Mr Nanda did not inherit this passion for old buildings — his mother, who raised him, was a professor of political science. Like most Delhiites, he was happily oblivious to his city’s tombs and domes. While working on an urban history assignment as a first-year architecture student, he was shocked to discover Sultanate-era structures at a stone’s throw from his family home. This life-changing assignment was given to Nanda by his beloved teacher, historian and author Narayani Gupta.
On graduating, Mr Nanda was hired by the Delhi chapter of the Indian National Trust for Art and Cultural Heritage (Intach) to exhaustively document the Capital’s monuments. For three years, the young man rode through the city on his Kawasaki Bajaj, armed with two cameras, a sheaf of maps to mark the locations of buildings, and a photocopy of Zafar Husain’s legendary compilation, List Of Mohammedan And Hindu Monuments: Delhi Province. The result was the two-volume catalogue Delhi: The Built Heritage, which lists over 1,200 monuments, complete with photographs of all the featured buildings.

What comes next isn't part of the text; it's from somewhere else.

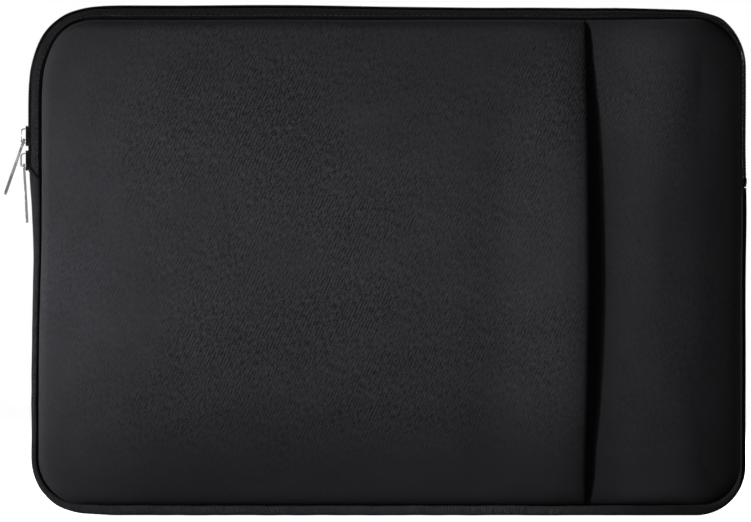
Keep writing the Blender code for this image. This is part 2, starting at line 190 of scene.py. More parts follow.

It was during the legwork for this listing that Mr Nanda encountered the violent mechanic in Lado Sarai. The incident brought the building to the notice of Intach, which eventually rescued it through a conservation project.
For some ruins, it is too late. In 2013, the Archaeological Survey of India (ASI) informed Parliament that it could no longer trace 35 protected monuments in the country — 12 of them were in Delhi. Such a loss is crushing, but despair won’t help. “We have started with a 10-year conservation project at Qutub Shahi’s Tomb in Hyderabad,” says Mr Nanda. That may be Humayun’s Tomb, Part 2.